Copy Copied! struct doca_flow_pipe * doca_flow_create_pipe(const struct doca_flow_pipe_cfg *cfg, const struct doca_flow_fwd *fwd, const struct doca_flow_fwd *fwd_miss, struct doca_flow_error *error)





When fwd_miss is not null, the packet that does not match the criteria is handled by next_pipe which is defined in fwd_miss .

In internal implementations of doca_flow_create_pipe , if fwd_miss is not null and the forwarding action type of miss_pipe is DOCA_FLOW_FWD_PIPE , a flow with the lowest priority is created that always jumps to the group for the next_pipe of the fwd_miss . Then the flow of next_pipe can handle the packets, or drop the packets if the fowrarding action type of miss_pipe is DOCA_FLOW_FWD_DROP .

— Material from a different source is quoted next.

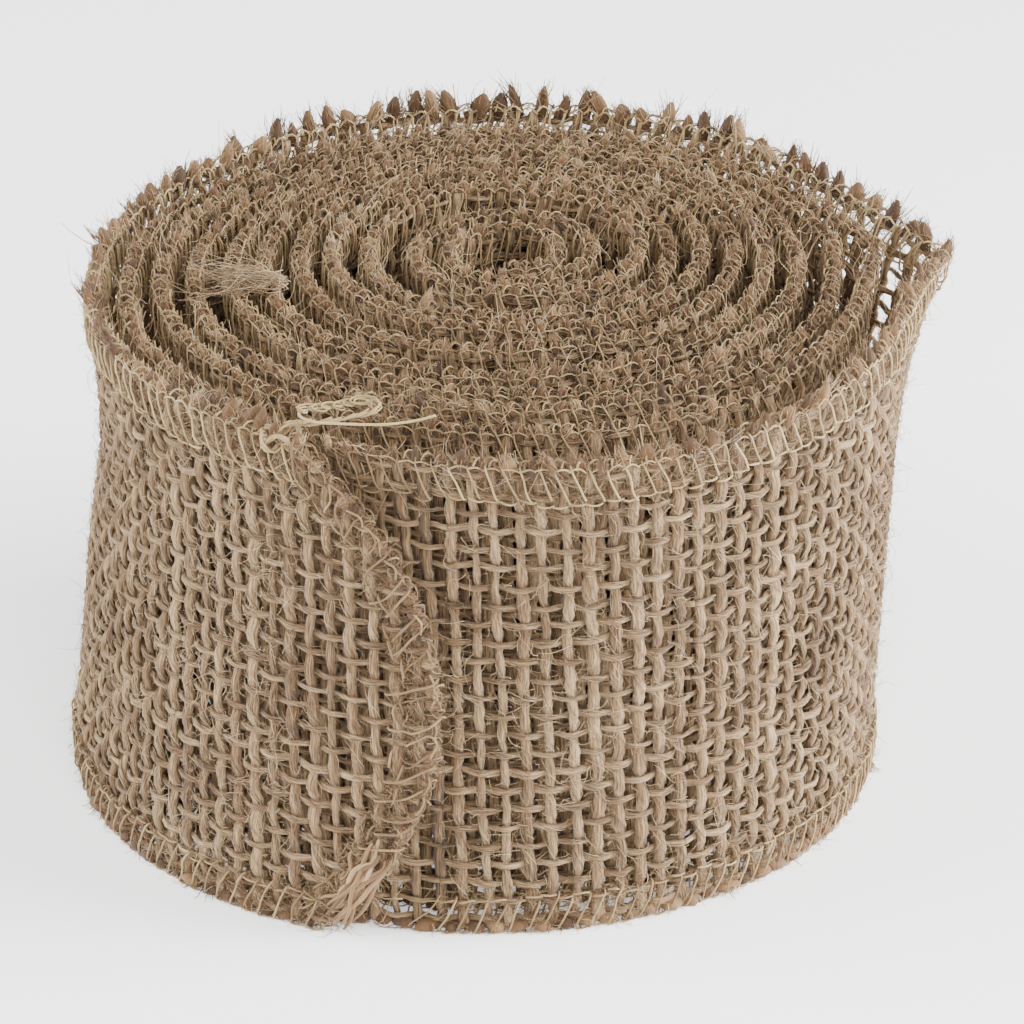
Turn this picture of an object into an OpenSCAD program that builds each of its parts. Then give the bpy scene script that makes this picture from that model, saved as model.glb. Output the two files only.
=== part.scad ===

For example, VXLAN packets are forwarded as RSS and hairpin for other packets. The miss_pipe is for the other packets (non-VXLAN packets) and the match is for general Ethernet packets. The fwd_miss is defined by miss_pipe and the type is DOCA_FLOW_FWD_PIPE . For the VXLAN pipe, it is created by doca_flow_create() and fwd_miss is introduced.

Since, in the example, the jump flow is for general Ethernet packets, it is possible that some VXLAN packets match it and cause conflicts. For example, VXLAN flow entry for ipA is created. A VXLAN packet with ipB comes in, no flow entry is added for ipB , so it hits miss_pipe and is hairpinned. A control pipe is introduced to handle the conflict. The control pipe is created without any configuration except for the port. Then the user can add different matches with different forwarding and priorities when there are conflicts.

Copy Copied! struct doca_flow_pipe * doca_flow_create_control_pipe(struct doca_flow_port *port, struct doca_flow_error *error)



The user can add a control entry using:

Copy Copied! struct doca_flow_pipe_entry* doca_flow_control_pipe_add_entry(uint16_t pipe_queue, uint8_t priority, struct doca_flow_pipe *pipe, const struct doca_flow_match *match, const struct doca_flow_match *match_mask, const struct doca_flow_fwd *fwd, struct doca_flow_error *error)





priority must be defined as higher than the lowest priority and lower than the highest one.